16) Summary of Push Notification Target Audience
Push Notification Target Audience is the defined set of opted-in users who should receive a specific push notification based on intent, context, and lifecycle. It matters because push is powerful but easy to misuse; strong targeting improves engagement, conversions, and long-term trust. In Direct & Retention Marketing, it supports lifecycle strategies like activation, repeat purchase, and winback. In Push Notification Marketing, it’s the foundation for personalization, automation, testing, and measurable growth.
17) Frequently Asked Questions (FAQ)
1) What is a Push Notification Target Audience?
A Push Notification Target Audience is the group of push subscribers selected to receive a specific notification using rules like behavior, lifecycle stage, preferences, location/timezone, and suppression criteria.
2) How do I choose the right target audience size?
Start with intent: target users who recently showed relevant behavior (views, carts, content interest). If results are strong and opt-outs stay low, expand carefully using longer lookback windows or adjacent segments.
3) What’s the biggest mistake teams make in Push Notification Marketing?
Sending too many broad “blast” notifications without exclusions or frequency caps. This often raises short-term clicks but damages opt-in rates and long-term retention.
4) How often should I message a Push Notification Target Audience?

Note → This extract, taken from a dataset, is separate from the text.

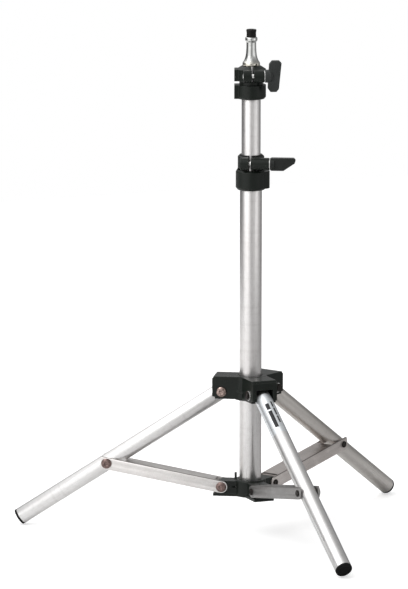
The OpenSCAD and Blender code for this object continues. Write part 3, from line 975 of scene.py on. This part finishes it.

There’s no universal number. Use caps (per day/week), adapt based on engagement, and prioritize triggered messages. Monitor opt-outs and engagement decay to find a sustainable cadence.
5) Do I need personalization if my audience targeting is strong?
Not always, but it helps. Targeting determines relevance at the group level; personalization improves relevance at the individual level. The combination typically performs best in Direct & Retention Marketing.
6) How can I measure whether my targeting actually causes conversions?
Use holdout/control groups when possible and compare incremental lift. Also track downstream metrics like repeat purchase rate and retention, not just opens or clicks.